The FSB has published the results of its global monitoring exercise in which it assesses risks and trends from non-bank financial intermediation (NBFI). The annual exercise, which includes data from 29 jurisdictions, aims to enhance the resilience of NBFI.
The 2019 report found that:
- Global financial assets totalled $378.9 trillion in 2018 (1.4% growth). This growth was mostly driven by banks, whose assets increased by 2.8% whereas assets of pension funds and insurance corporations remained largely unchanged.
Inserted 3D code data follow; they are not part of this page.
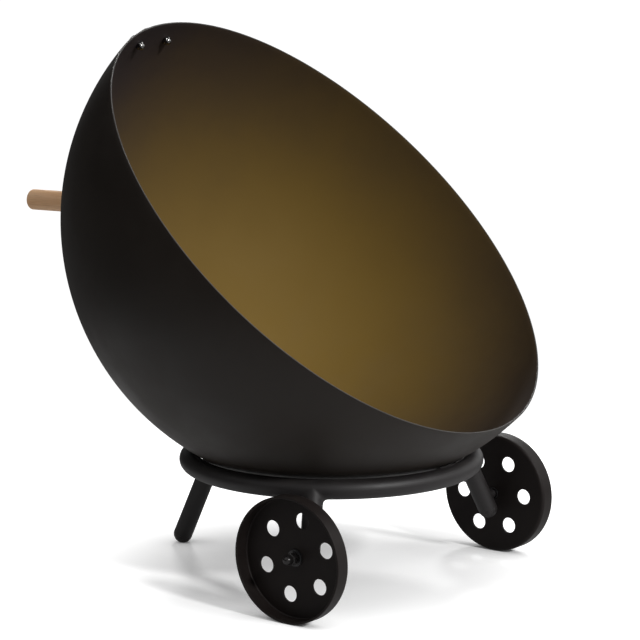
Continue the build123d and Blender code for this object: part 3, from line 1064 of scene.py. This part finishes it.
# %% Handle bar
handle_radius = 12 * mm
handle_start = 304.25 * mm
handle_end = 399.74 * mm
handle_rounding = 5 * mm
foot_chamfer = 0.5 * mm
flat_end = handle_radius - handle_rounding
profile = [(0, handle_start), (handle_radius - foot_chamfer, handle_start)]
profile += [(handle_radius, handle_start + foot_chamfer)]
profile += [(handle_radius, handle_start * (1 - share) + handle_end * share) for share in (0.3, 0.6)]
profile += arc((flat_end, handle_end - handle_rounding), handle_rounding, 0, 90, 10)
profile += [(flat_end / 2, handle_end), (0, handle_end)]
bar_place = axes_place(globe_centre, bowl_across, handle_out.cross(bowl_across), handle_out)
bar = lathe("handle_bar_wood", profile, [handle_wood], bar_place, 72)
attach(bar, "bowl")
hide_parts("handle_bar")
print("handle bar points along", [round(c, 4) for c in handle_out])

# %% [markdown]
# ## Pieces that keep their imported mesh
# The strap, the pads and the small hardware already have the right shape. They only get their
# finish: the strap is painted with the bowl, the pads and axles with the stand, the bushes are
# black plastic, and the rest is bare or blackened metal.

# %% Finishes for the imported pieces
finishes = {
    "handle_strap": coat_outside,
    "seat_pads": tube_paint,
    "strap_screws": zinc,
    "strap_washers": zinc,
    "handle_screw": zinc,
}
for side in sides:
    finishes[side + "_axle"] = tube_paint
    finishes[side + "_inner_washer"] = black_steel
    finishes[side + "_outer_washer"] = black_steel
    finishes[side + "_hub_bush"] = bush_plastic
for name, material in finishes.items():
    node = frame["nodes"][name]
    node.data.materials.clear()
    node.data.materials.append(material)
print(len(finishes), "packed pieces have a finish")

# %% [markdown]
# ## The studio floor
# The object stands on a sheet of white paper. Close by, the paper shows the shadows as the lamps throw them,
# and further out it fades to pure white, as a printer would clear the ground of a catalogue picture. The
# fade is a glow that only the camera and reflections see: the light that bounces from the floor onto the
# object is left as it is. Right under the wheels and feet the glow is held back, which paints a dark contact
# shadow there. From half a metre out the paper gives way to a dark studio floor, so that the globe's flank
# doesn't pick up a bright line.

# %% Floor
floor_mesh = bpy.data.meshes.new("floor")
floor_half = 40.0
floor_drop = 0.2 * mm
corners = [(x * floor_half, y * floor_half, -floor_drop) for x, y in ((-1, -1), (1, -1), (1, 1), (-1, 1))]
floor_mesh.from_pydata(corners, [], [(0, 1, 2, 3)])
floor_paper, tree, shader = new_material("floor_paper")
fade_start, fade_end = 0.12, 0.37
near_glow, far_glow, mirror_glow = 0.24, 0.95, 0.05
paper = add_node(tree, "ShaderNodeTexNoise", {"Scale": 60.0, "Detail": 4.0})
where = tree.nodes.new("ShaderNodeTexCoord").outputs["Object"]
tree.links.new(where, paper.inputs["Vector"])
paper_dark = (0.79, 0.79, 0.79, 1)
paper_light = (0.81, 0.81, 0.81, 1)
studio_floor = (0.10, 0.10, 0.10, 1)
sheet_colour = mix_colour(tree, paper.outputs[0], paper_dark, paper_light)
stand_foot = (globe_centre.x, globe_centre.y, 0)
reach = vector_math(tree, "DISTANCE", where, stand_foot)
sheet_start, sheet_end = 0.5, 1.0
beyond = map_range(tree, reach, sheet_start, sheet_end)
tree.links.new(mix_colour(tree, beyond, sheet_colour, studio_floor), shader.inputs["Base Color"])
shader.inputs["Roughness"].default_value = 0.9
shader.inputs["Specular IOR Level"].default_value = 0.0
rays = tree.nodes.new("ShaderNodeLightPath").outputs
mirrored = math_node(tree, "MAXIMUM", rays["Is Glossy Ray"], rays["Is Transmission Ray"])
# Ambient occlusion holds the glow back where something stands close over the paper. This is a painted dark
# contact shadow under the wheels and the feet.
contact_reach = 35 * mm
contact = add_node(tree, "ShaderNodeAmbientOcclusion", {"Distance": contact_reach}, samples=16)
open_above = contact.outputs["AO"]
fading = map_range(tree, reach, fade_start, fade_end, near_glow, far_glow)
glow = math_node(tree, "MULTIPLY", rays["Is Camera Ray"], math_node(tree, "MULTIPLY", fading, open_above))
mirrored = math_node(tree, "MULTIPLY", mirrored, math_node(tree, "SUBTRACT", 1.0, beyond))
glow = math_node(tree, "MAXIMUM", glow, math_node(tree, "MULTIPLY", mirrored, mirror_glow))
tree.links.new(glow, shader.inputs["Emission Strength"])
shader.inputs["Emission Color"].default_value = (1, 1, 1, 1)
floor = link("floor", floor_mesh, [floor_paper])
print("floor", 2 * floor_half, "m square")

# %% [markdown]
# ## The sky
# The room is brighter on the right than on the left, so a matt black globe gets its shape from
# a slow change of tone instead of a bright outline. The camera itself always sees white behind
# the object.

# %% Sky
camera_azimuth = radians(-52.967)
sky_strength = 0.2
sky_left = 0.03
sky_side = 0.55
world = bpy.data.worlds.new("studio")
scene.world = world
world.use_nodes = True
tree = world.node_tree
rays = tree.nodes.new("ShaderNodeLightPath").outputs
seen = math_node(tree, "MAXIMUM", rays["Is Glossy Ray"], rays["Is Transmission Ray"])
strength = map_range(tree, seen, 0.0, 1.0, sky_strength, 1.0)
to_right = (cos(camera_azimuth), sin(camera_azimuth), 0)
direction = tree.nodes.new("ShaderNodeTexCoord").outputs["Generated"]
rightward = vector_math(tree, "DOT_PRODUCT", direction, to_right)
across_sky = map_range(tree, rightward, -sky_side, sky_side, sky_left, 1.0)
strength = math_node(tree, "MULTIPLY", strength, across_sky)
strength = math_node(tree, "MAXIMUM", strength, rays["Is Camera Ray"])
tree.links.new(strength, tree.nodes["Background"].inputs["Strength"])
tree.nodes["Background"].inputs["Color"].default_value = (1, 1, 1, 1)
print("sky lights the room from the side of", [round(c, 2) for c in to_right])

# %% [markdown]
# ## The lamps
# A broad key lamp hangs above and to the right, with a broad fill lamp on the left. A smaller
# one in front throws the wheels' thin shadows backwards, and a weak one behind brings the rear
# leg's shadow forward. All four are suns, whose light doesn't weaken with distance, so their
# strength needs no fitting to the object's size.

# %% Lamps
def sun(name, energy, softness, came_from):
    """A broad lamp far away: softness is its angle across, in degrees."""
    lamp = bpy.data.lights.new(name, "SUN")
    lamp.energy = energy
    lamp.angle = radians(softness)
    lamp_object = bpy.data.objects.new(name, lamp)
    scene.collection.objects.link(lamp_object)
    lamp_object.rotation_euler = came_from.to_track_quat("Z", "Y").to_euler()
    print(name, "light comes from", [round(c, 2) for c in came_from.normalized()])


camera_turn = Matrix.Rotation(camera_azimuth, 3, "Z")
key_energy = 1.3
key_softness = 45
key_from = Vector((0.95, -0.10, 1.0))
fill_energy = 0.8
fill_softness = 60
fill_from = Vector((-0.70, -0.35, 1.0))
front_energy = 2.0
front_softness = 7
front_from = Vector((-0.20, -1.0, 0.62))
back_energy = 1.0
back_softness = 9
back_from = Vector((0.695, 0.419, 0.584))
sun("key", key_energy, key_softness, camera_turn @ key_from)
sun("fill", fill_energy, fill_softness, camera_turn @ fill_from)
sun("front", front_energy, front_softness, front_from)
sun("back", back_energy, back_softness, back_from)

# %% [markdown]
# ## The camera
# The camera stands where the photograph was taken from: a long lens about three metres away,
# a little above the bowl, looking past the wheels.

# %% Camera
camera_elevation = radians(9.707)
camera_roll = radians(0.103)
camera_from_globe = Vector((-2.4779, -1.8531, 0.4175))
lens_length = 158.23
camera = bpy.data.cameras.new("camera")
camera.lens = lens_length
camera.sensor_width = 36
camera_object = bpy.data.objects.new("camera", camera)
scene.collection.objects.link(camera_object)
turned = (
    Matrix.Rotation(camera_azimuth, 4, "Z")
    @ Matrix.Rotation(pi / 2 - camera_elevation, 4, "X")
    @ Matrix.Rotation(camera_roll, 4, "Z")
)
camera_object.matrix_world = Matrix.Translation(globe_centre + camera_from_globe) @ turned
scene.camera = camera_object
print("camera at", [round(c, 3) for c in camera_object.matrix_world.translation])
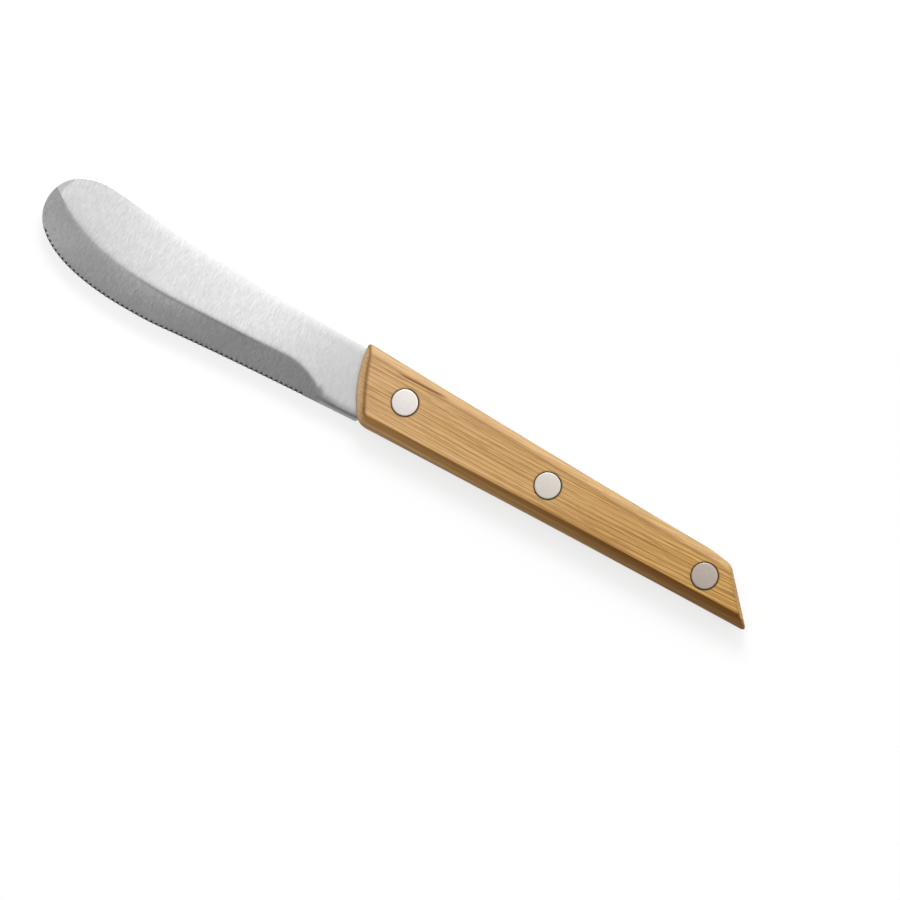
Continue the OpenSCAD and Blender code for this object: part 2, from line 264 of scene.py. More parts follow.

Assets of Other Financial Intermediaries (OFIs) decreased slightly as a result of stock market declines in late 2018;
- The narrow measure of NBFI increased to $50.9 trillion in 2018 (1.7% growth) and now represents 13.6% of total global financial assets, though the report notes that this growth was significantly slower than the 2012-2017 average annual growth rate of 8.5%. The report also found that collective investment vehicles with features that make them susceptible to runs grew by 0.4% in 2018. Such collective investment vehicles represented 72% of the narrow measure at the end of 2018;
- Lending by OFIs is increasing, though banks remain the single biggest source of credit intermediation. OFI lending assets grew by 3% in 2018, mostly driven by the euro area, whilst bank loans grew by 5.9%; and
- Interconnectedness between banks and OFIs through credit and funding relationships remains largely unchanged, with investment funds and money market funds (MMFs) remaining the largest OFI credit providers to banks.